Un manque d’expérience à rattraper
Se pose aussi la question de la fiabilité du New Glenn, loin d’être acquise. La fusée n’a atteint l’orbite qu’une fois, le 16 janvier dernier, lors de son vol inaugural. La récupération du premier étage, étape essentielle pour une fusée réutilisable, avait échoué, preuve du manque d’expérience de Blue Origin là où SpaceX « a réussi à fiabiliser ses lanceurs et ses opérations de réutilisation », notamment sur sa Falcon 9, qui comptabilise 132 vols en 2024.
Blue Origin, qui a « longtemps été très très très en retard » par rapport à SpaceX malgré sa création en 2000, deux ans avant l’entreprise d’Elon Musk, doit donc « encore faire ses preuves dans le domaine », résume Paul Wohrer.
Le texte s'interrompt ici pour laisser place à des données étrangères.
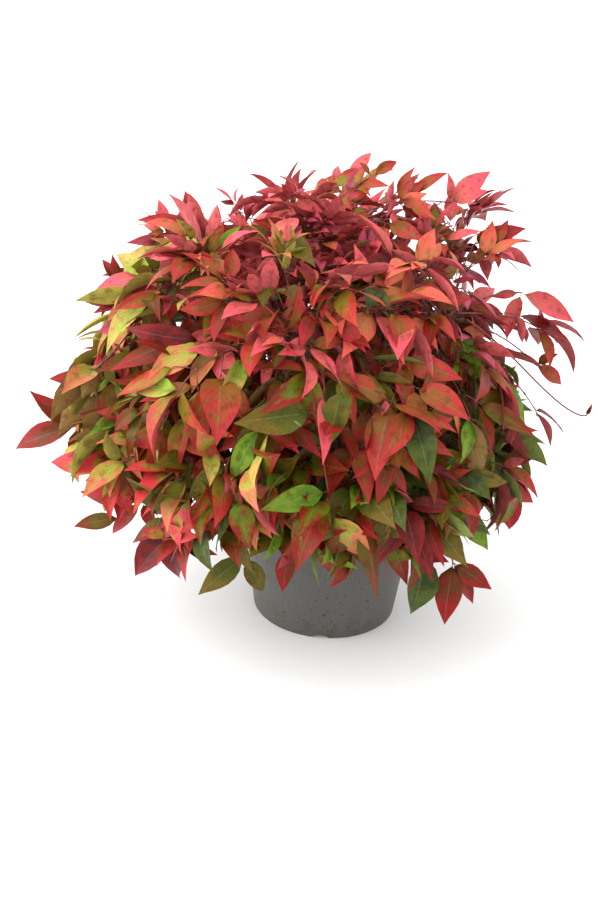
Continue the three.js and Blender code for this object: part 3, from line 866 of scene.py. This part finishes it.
def make_stalks():
    """The solids' stalks, and inner ones that are dealt by the same rule at a smaller reach."""
    stalks = []
    for i, (end, tint) in enumerate(OUTLIERS):
        if tint:
            stalk = stalk_at(i, Vector(end))
            stalk["end"] += stalk["line"] * OUTLIER_GROWTH * max(0, stalk["height"])
            stalk["tint"] = tint
            stalks.append(stalk)
    number = len(OUTLIERS)
    for i in range(STALKS):
        stalk = crown_stalk(number + i, (i + 0.5) / STALKS, 1 - DEPTH_SPREAD * next(stream(i)) ** 2)
        stalk["end"] = pull_in(stalk["end"] + stalk["line"] * STRAY_GROWTH * next(stream(-i)) ** 3)
        stalks.append(stalk)
    number += STALKS
    for i in range(INNER_STALKS):
        share = ((i + 0.5) / INNER_STALKS) ** INNER_BIAS
        stalk = crown_stalk(number + i, share, mix(*INNER_REACH, next(stream(-i))))
        stalk["end"] = pull_in(stalk["end"])
        if abs(in_crown(stalk["end"])[0]) < OPEN_SIDE or i % INNER_SIDE == 0:
            stalks.append(stalk)
    return stalks


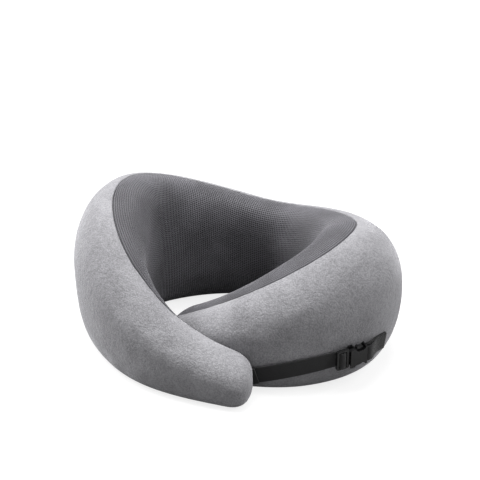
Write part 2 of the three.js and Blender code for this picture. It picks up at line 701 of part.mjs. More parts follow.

D’autant que la société, qui développe des moteurs utilisés par d’autres lanceurs et est un acteur majeur du tourisme spatial avec sa fusée New Shepard, a de fortes ambitions et développe un alunisseur lunaire dans le cadre des missions de retour de l’homme sur la Lune de la Nasa, Artemis.
Le chemin entrepris par l’entreprise de Jeff Bezos se poursuit donc ce jeudi soir avec le deuxième vol de la New Glenn, qui doit « prouver la fiabilité pour conduire des missions en orbite et démontrer la capacité de Blue Origin à récupérer le premier étage du lanceur », appuie le chercheur. Un sacré défi, qui pourrait déterminer l’avenir de la société.